England: Boxrüpel Tyson Fury schlägt Lewis Hamilton
Lewis Hamilton bei einem Besuch eines Basketballspiels der Toronto Raptors
Für den Preis «BBC Sports Personality of the Year» nominiert zu worden, auf der Insel liebevoll SPOTY genannt, das gilt in Grossbritannien für einen Sportler als besondere Ehre. Vor einem Jahr wählten die Zuschauer Mercedes-Star Lewis Hamilton. Der Formel-1-Champions liess am 15. Dezember 2014 mit 34 % Stimmen seinen nächsten Verfolger, den Golfspieler Rory McIlroy, weit hinter sich, der erhielt 20 %. Doch gestern Abend in Belfast sah es ganz anders aus.
Hamilton, bei der Gala nicht anwesend, landete nur auf dem fünften Platz – Liebling der Fans ist in diesem Jahr Tennis-Ass Andy Murray (361.446 Stimmen), vor Rugbyspieler Kevin Sinfield (278.353) und Leichtathletin Jessica Ennis-Hill (79.898). Lewis Hamilton wurde noch hinter Boxrüpel Tyson Fury (72.330 Stimmen) Fünfter, mit ganzen 48.379 Fan-Voten, also nicht einmal ein Siebtel von Murray.
Fury und Murray und Hamilton, da war doch was?
Genau, Fury hatte bei den Briten vor kurzem für Riesenaufregung gesorgt, als der Klitschko-Bezwinger nach Entrüstung über seine Nominierung höhnte: «Niemand kann meine Erfolge schlechtreden. Ich habe den Mann geschlagen, den keiner bezwingen konnte. Die Leute sollten zu mir aufschauen. Ich bin ein gutes Vorbild. Ich zeige, wie Männer wahrlich sein sollten. Ich habe mehr Persönlichkeit im letzten Teil meines kleinen Fingers als die anderen Nominierten zusammen. Alle im Land wissen das. Was braucht man denn für eine Persönlichkeit, um ein Auto hundert Mal um einen Rennkurs zu fahren oder einen Ball vor und zurück zu schlagen? Wenn es nach Persönlichkeit und sportlichem Erfolg geht, dann kann es nur einen Sieger geben.»
Das sahen die Fans gestern Sonntag zwar anders, aber dennoch: Wer hätte gedacht, dass Fury mehr Stimmen erhalten würde als der dreifache Formel-1-Weltmeister Hamilton?
Die einzige Erklärung: Hamilton polarisiert.

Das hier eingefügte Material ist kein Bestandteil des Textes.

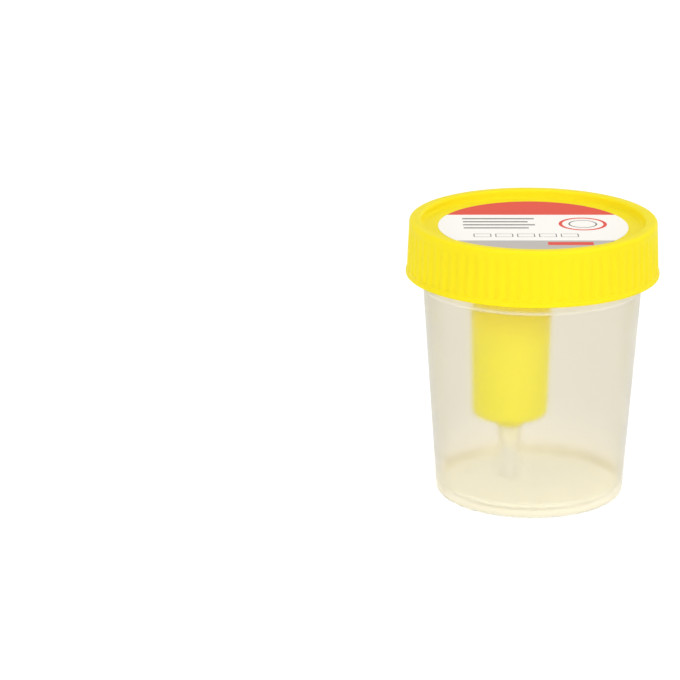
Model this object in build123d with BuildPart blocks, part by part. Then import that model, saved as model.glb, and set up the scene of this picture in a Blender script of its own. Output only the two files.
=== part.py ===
"""Specimen container: a translucent screw-capped cup whose cap carries a vacuum-tube transfer well.

Frame: millimetres, +Z up, origin at the centre of the cup's base, on the table.
The well stands off the cap's axis towards -X. The cap unscrews anticlockwise on a right-hand thread.
"""
import os
from math import radians, tan

from build123d import *

# ---------------------------------------------------------------- driving sizes
# Cup, injection-moulded polypropylene
cup_height = 67.0  # table to rim
cup_base_radius = 23.55  # outer wall at the table, before its edge is rounded
cup_draft = 4.05  # degrees that the wall leans outwards
cup_wall = 1.1
cup_floor = 1.2
foot_recess = 1.3  # the base is raised inside its standing ring
foot_ring_width = 2.8
foot_slope = 0.5
base_round = 1.7
floor_chamfer = 1.2
neck_length = 12.3  # the straight threaded neck, down to its step
neck_step = 0.58  # the neck stands this far out of the wall below it
neck_step_height = 0.7
neck_inner_run = 1.4  # height over which the inside widens to the neck
rim_chamfer = 0.3

# Screw thread, right-hand, one start
thread_lead = 4.0
thread_turns = 1.2
thread_depth = 1.2
thread_root_width = 2.2
thread_crest_width = 0.9
thread_clearance = 0.35  # crest to root, and flank to flank along the axis
thread_rim_margin = 0.4
thread_bite = 0.3  # how far the ridge is rooted in its wall
thread_run_out = 16  # degrees over which each end of the ridge dies into the wall

# Seal ring, soft
seal_thickness = 1.0
seal_gap = 0.05  # above it and below it
seal_overhang = 0.75  # how far it reaches past the neck outside

# Cap, injection-moulded high-density polyethylene
cap_height = 14.0
skirt_wall = 1.43  # at the top
cap_draft = 2.45  # degrees that the skirt leans outwards, going down
cap_lip_overhang = 0.27
cap_lip_height = 0.75
cap_lip_slope = 0.45
cap_mouth_chamfer = 0.4
cap_top_round = 0.85
panel_thickness = 1.2
recess_depth = 2.1  # the panel lies below the rim
recess_draft = 5.0
core_width = 0.75  # the hollow under the cap's rim
core_wall = 0.75  # between that hollow and the recess
retainer_depth = 2.6  # the ring that centres the seal inside the neck
retainer_wall = 0.95
retainer_clearance = 0.35
flute_count = 72
flute_radius = 1.15
flute_depth_low = 0.36
flute_depth_high = 0.2
flute_margin_low = 0.35  # plain band between the lip and the flutes
flute_margin_high = 1.9  # plain shoulder over the flutes

# Transfer well, moulded with the cap
well_offset = -5.15
well_length = 48.0  # below the panel
well_mouth_radius = 9.4
well_floor_radius = 8.25  # inside, at the bottom
well_wall = 1.2
well_floor = 1.3
well_edge_round = 1.6
well_corner_chamfer = 0.8
well_mouth_chamfer = 0.3
hub_radius = 3.2
hub_height = 3.0
barb_root_radius = 1.15
barb_radius = 1.45
barb_tip_radius = 1.0
barb_length = 3.2
barb_shoulder = 1.0
spigot_radius = 3.4
spigot_length = 2.5
nipple_root_radius = 2.1
nipple_tip_radius = 1.5
nipple_length = 5.0
lumen_radius = 0.45

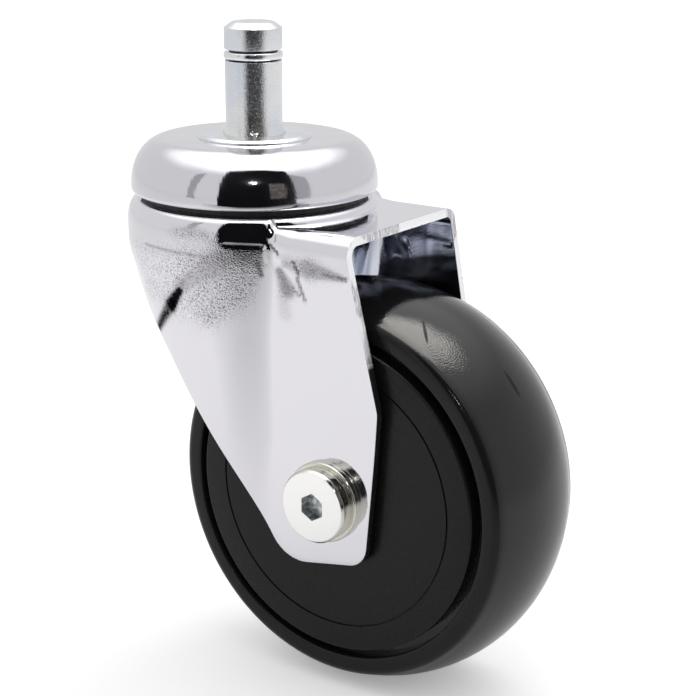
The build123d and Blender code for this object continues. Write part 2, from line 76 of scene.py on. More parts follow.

Entweder die Fans lieben ihn bedingungslos, oder sie verachten ihn, samt seines Lebensstils. Die britische Presse schwankt zwischen Hofberichterstattung und Scheinheiligkeit. So wurde der Rennfahrer für patriotische Aussagen kritisiert. Die Kritiker sagten: Was soll das? Denn Hamilton bezahle seine Steuern nicht in Grossbritannien, sondern lebe in Monaco. Ein wahrer Patriot würde das nicht.
Für viele Briten ist auch klar: Das Fernbleiben von Hamilton bei der Wahl sei typisch – in der Weltgeschichte herumzujetten, das sei ihm letztlich wichtiger als die Fans.
Vielleicht sagt das Ergebnis aber auch nur aus, dass die Formel 1 generell ein Problem mit der Popularität hat. Die Fan-Ohrfeige für Hamilton ist auch eine Abmahnung für Formel-1-Promoter Bernie Ecclestone.